# Proposed Trapping Reg Changes



## griffondog (Dec 27, 2005)

FixedBlade said:


> Griff. These rules pertaine to open water snaring not under ice, as I read them. Maybe we need to ask if these changes effect under ice also.


 
d) 
Notwithstanding the other provisions of this order, a snare may be used from December 1 to March 31 for taking beaver IN WATER OR UNDER ICE. provided the location at which the snare is placed is ice covered. Snares shall be made of 1/16 inch or larger cable. SNARES NOT UNDER ICE MUST HAVE A LOOP WHICH IS AT LEAST HALF SUBMERGED AND BE SET IN A FASHION TO HOLD THE BEAVER COMPLETELY SUBMERGED. SNARES SHALL BE EQUIPPED WITH A STOP TO PREVENT THE LOOP FROM CLOSING TO A DIAMETER LESS THAN 5 INCHES. Snares shall be removed from the water and made inoperative within 24 hours after the close of the period in which snares may be used to take beaver. 
3.608 Bobcat open seasons, season limit, closed areas, restrictions; kill tags and tagging requirements; registration requirements; unlawful acts. 


The way I read this all snares must have a stop.

Griff


----------



## FixedBlade (Oct 14, 2002)

That was not in the email I received. Here is what I got.

Open water beaver snaring: 

Beaver trappers have requested the use of snares for beaver in open water situations. The Department recommends allowing snares to be used in the water for beaver on a drowning set only. This additional tool is not expected to significantly change beaver harvest or trapper effort. A drowning set requirement reduces the potential for pelt damage with the use ofopen water snaring. Snares set on beaver dams or lodges must be completely submerged. Snares in other locations must be at least half submerged. A stop to prevent the loop from closing to a diameter less than five inches will be required to reduce the incidental catch of otter and to alleviate concerns with the potential for other non-target incidents.


----------



## FixedBlade (Oct 14, 2002)

I got this persons contact info off the net. Start calling and sending emails.

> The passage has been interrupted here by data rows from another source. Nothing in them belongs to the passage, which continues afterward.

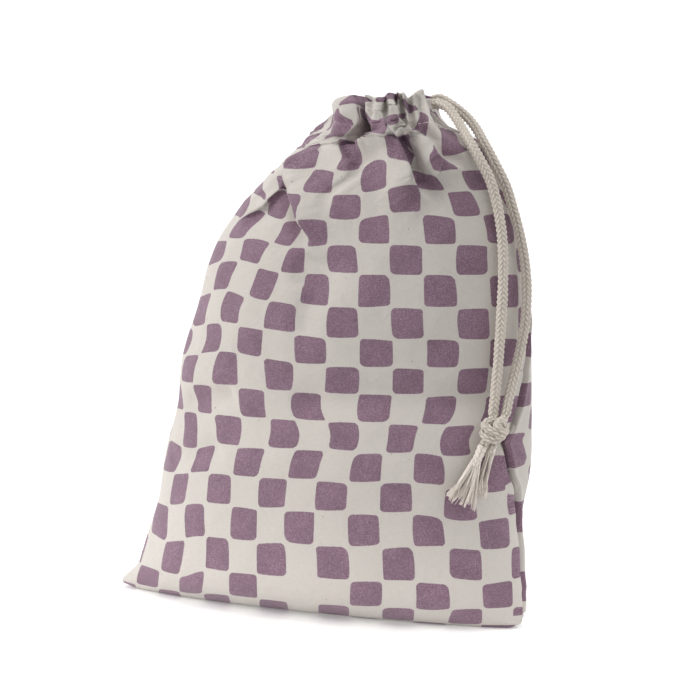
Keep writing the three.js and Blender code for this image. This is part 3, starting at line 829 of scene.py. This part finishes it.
outer_heights = np.concatenate([
    [0, 1.2, 2.6], np.arange(4.5, 200, 2.3), np.arange(200, 255, 1.5), np.arange(255, 312.4, 0.9), [313],
])
RIM_DEPTHS = np.array([0.0, 1.5, 3.5, 6.5, 10, 14, 18, 22, 27, 33])
inner_heights = np.concatenate([MOUTH_HEIGHT - RIM_DEPTHS, np.arange(270, 20, -8.0), [14, 8, 4]])

rings, _, ring_across = cloth_rings(outer_heights)
_, inner_rings, inner_across = cloth_rings(inner_heights)

# The print's place on the cloth, counted in columns and rows of checks
ON_FRONT = np.arange(RING_COLUMNS)[None, :] < FRONT_COLUMNS
PAST_FRONT = np.arange(RING_COLUMNS)[None, :] - FRONT_COLUMNS
# Share of the back panel from the left seam, then the print's column there.
BACK_COLUMN_AT = [
    (0, -1.18), (0.15, 0.75), (0.3, 2.82), (0.45, 4.98), (0.6, 7.13), (0.8, 9.85), (0.93, 11.55), (1, 12.5),
]
# Height, then the print's row there.
ROW_AT = [
    (0, -1.5), (9, -0.68), (20.5, 0.12), (39.5, 1.12), (58.5, 2.06), (77.5, 3.05), (94, 4.02), (111, 5),
    (127, 6), (143, 7), (159, 8), (175.5, 9), (194, 10), (212, 11), (228, 12), (246, 13), (257, 14),
    (271, 15), (286, 16), (299, 17), (313, 18),
]
# Height, then how far across the view the print's columns 2, 4, 6, 8, 10 and 12 lie.
COLUMNS_ACROSS = [
    (0, -80, -46, -10, 26, 64, 103), (38, -76, -45.5, -10.5, 27, 64, 102), (57, -77, -45, -12, 26, 62, 101),
    (76, -75, -44, -11, 25.5, 62, 99), (94, -73, -42, -8, 27, 62, 98), (111, -70, -38, -2.5, 31, 62, 94),
    (127, -72, -40, -8, 30, 68, 103), (145, -72, -41, -6, 32, 68.5, 104), (162, -66, -42, -5, 32, 70, 105),
    (178, -65, -39, -5, 31, 68, 105), (195, -59, -33, -3, 31, 68, 105), (213, -52, -26, -1, 31, 67, 103.5),
    (228, -48, -17, -3, 31, 67.5, 103), (245, -34, -14.5, -1, 31.2, 65.2, 96.5),
    (257, -36, -21, -0.8, 31.1, 62.8, 89.5), (272, -36, -23, 3, 33, 61, 82),
    (288, -21, -7, 8.8, 34.7, 57.5, 74), (301, -8, 3, 17, 38, 56.5, 69), (313, 0, 10, 22, 40, 56, 67),
]
# Height, then the columns' spacing left of column 2.
LEFT_SPACING = [(0, 16), (20, 15), (40, 13), (70, 11), (100, 9.5), (313, 9.5)]
RIGHT_SPACING = 16
# Where a fold hides some of the cloth: its line, and how many columns and rows of the print are hidden.
HIDDEN = [
    (FOLDS[0][0], 0.15, 0), (FOLDS[1][0], 0.5, 0.4), (FOLDS[2][0], 0.9, 0), (FOLDS[3][0], 0, 0.9),
    (FOLDS[4][0], 0.6, -0.2), (FOLDS[5][0], 0.9, 0), (FOLDS[6][0], 0.1, -0.7),
    ([(49, 284), (54, 271), (58, 262)], 0.8, 0),
]
HIDDEN_REACH = 5.0
# Where the print sits a little off these tables: across, up, how much is added to its column and its row.
NUDGES = [
    (9, 287, 0.1, -0.45), (-9, 270, -0.55, 0.1), (18, 268, -0.02, 0.26), (46, 277, 0.05, -0.4),
    (76, 276, 0.45, 0.6), (0, 256, -0.16, 0.09), (88, 256, 0.14, 0.09), (52, 300, -0.85, -0.8),
    (-24, 243, 0.06, 0.28), (-17, 226, -0.08, 0.2), (-2, 227, -0.16, 0.06), (-39, 218, 0.13, -0.1),
    (-49, 230, 0.12, 0.07), (-59, 203, 0.23, 0), (-54, 184, 0.25, -0.08), (-24, 179, 0.1, -0.08),
    (-64, 166, -0.12, 0), (-73, 126, 0.34, 0), (-9, 126, 0.14, 0.05), (-80, 101, -0.1, 0.25),
    (75, 110, 0.15, 0.09), (-91, 27, 0, 0.22), (13, 212, 0.08, 0), (0, 212, 0.2, 0), (0, 267, 0, -0.12),
    (-1, 248, 0, 0.15), (48, 248, 0, -0.12), (81, 243, -0.02, 0.15), (79, 71, 0.08, 0.2),
    (-81, 11, 0.1, 0.3), (66, 18, -0.08, 0.15), (66, 257, 0, 0.22), (15, 242, -0.12, 0.3),
    (31, 270, -0.05, -0.28), (31, 248, 0, 0.2), (21, 305, 1, -1.25), (12, 296, -0.6, 0.15),
    (7, 285, 0.1, -0.1), (35, 288, -0.2, 0), (42, 284, 0.25, 0.25), (64, 266, 0.6, 0.25), (16, 276, 0, 0.1),
]
NUDGE_REACH_ACROSS = 12
NUDGE_REACH_UP = 10


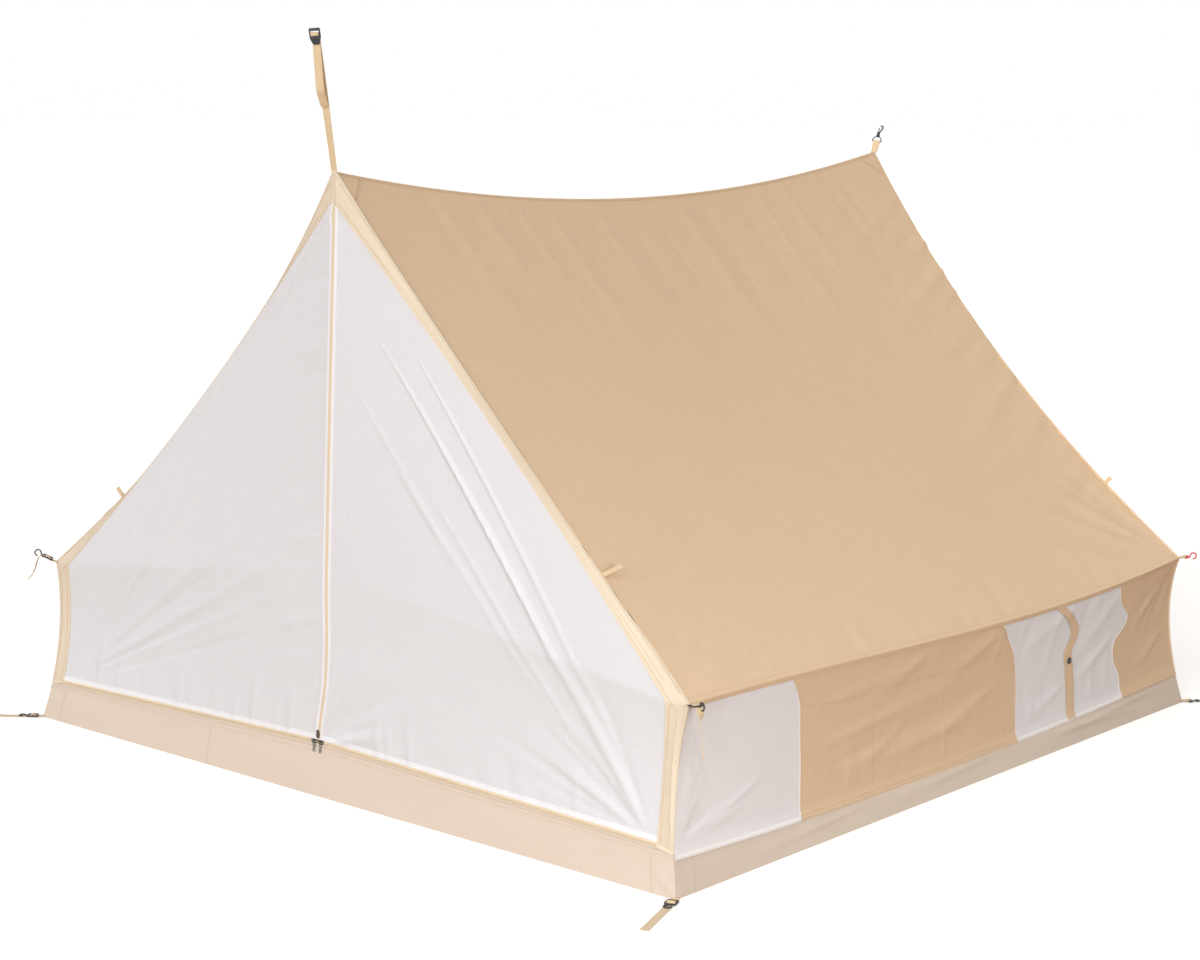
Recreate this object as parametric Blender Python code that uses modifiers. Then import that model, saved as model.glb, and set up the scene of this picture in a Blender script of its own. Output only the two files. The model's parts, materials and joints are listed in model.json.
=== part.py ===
"""Cabin tent: a hung fabric cabin with a ridge roof, low side walls, a bathtub floor and a zipped mesh front.

Metres, +Z up. The origin is the middle of the floor's underside, the door looks along -Y and the ridge runs
along Y. Fabric is modelled as thin closed panels that meet at their seams, each with the catenary curves that
tension gives it.
"""

import math

import bmesh
import bpy
from mathutils import Matrix, Vector

# Directions, as signs of X and Y
LEFT, RIGHT = -1, 1
FRONT, REAR = -1, 1

# Overall sizes
FLOOR_WIDTH = 2.200
FLOOR_LENGTH = 2.330
RIDGE_HEIGHT = 1.523
EAVE_HEIGHT = 0.427
TUB_HEIGHT = 0.098

# How far each level stands in from the floor's edge
TUB_LEAN_SIDE = 0.023
TUB_LEAN_END = 0.018
EAVE_IN_SIDE = 0.012
EAVE_IN_END = 0.048
RIDGE_IN_END = 0.038

# Catenary cuts: how far the middle of each edge leaves its straight line
RIDGE_SAG = 0.100
EAVE_SAG = 0.042
EAVE_SAG_REARWARD = 0.7
EAVE_TUCK = 0.035
GABLE_DIP = 0.046
GABLE_TUCK = 0.050
CORNER_TUCK = 0.009
RIM_SIDE_DIP = 0.032
RIM_SIDE_TUCK = 0.012
SILL_RISE = 0.0275

# Materials' thicknesses and the clearances between neighbours
FABRIC = 0.002
WEBBING = 0.0015
WEBBING_WIDTH = 0.020
SEAM_GAP = 0.0004
BINDING_GAP = 0.0008
CORNER_GAP = 0.0006
FOOT_GAP = 0.0012
FIT_GAP = 0.0004
FOOT_TRIM = 0.0021
PEAK_TRIM = 0.0046

# Panels that share a seam are cut at the same places along it
CORNER_STEPS = 6
GABLE_STEPS = 12

# Front binding, mesh door and its three zips
BINDING_FOOT = 0.046
BINDING_EAVE_IN = 0.058
BINDING_EAVE_BACK = 0.017
BINDING_EAVE_DROP = 0.002
BINDING_APEX_DROP = 0.081
BINDING_INNER_TUCK = 0.036
BINDING_INNER_DIP = 0.006
BINDING_CORNER_TUCK = 0.012
BINDING_FOOT_LIFT = 0.001
ZIP_TOP_DROP = 0.004
ZIP_TOP_HALF = 0.002
ZIP_FOOT_X = -0.038
FOLD_TOP_X = 0.030
FOLD_TOP_DROP = 0.151
FOLD_FOOT_IN = 0.120
FLAP_TOP_GAP = 0.028
TOP_TAPE_GAP = 0.0075
COIL_WIDTH = 0.0042
COIL_THICKNESS = 0.003
COIL_ABOVE_RIM = 0.0075
PARKED_WIDTH = 0.050
PARKED_HEIGHT = 0.046

# Zip sliders and their pulls
SLIDER_LENGTH = 0.020
SLIDER_WIDTH = 0.0105
SLIDER_PLATE = 0.0014
SLIDER_NECK = 0.0016
SLIDER_NECK_LENGTH = 0.0045
SLIDER_PARK_GAP = 0.0035
SILL_PARK_GAP = 0.001
CROWN_RISE = 0.0036
CROWN_REACH = 0.0038
CROWN_WIRE = 0.0014
PULL_LENGTH = 0.027
PULL_WIDTH = 0.0085
PULL_THICKNESS = 0.0013
PULL_BAR = 0.0013
PULL_ARM = 0.0016
PULL_HOLE = 0.0045
PULL_WINDOW = 0.0044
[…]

Persons wishing to provide public comment on any DNR issue to the NRC should contact Teresa Gloden at 517-373-2352 or [email protected]


----------



## Beaverhunter2 (Jan 22, 2005)

FB, You are reading the letter. Griff posted the proposed wording of the Act itself which is also in the thread on the MTA site. If you got the email I sent, it's further down. The Act is the law and, as I read it, requires stops on under ice snares as well.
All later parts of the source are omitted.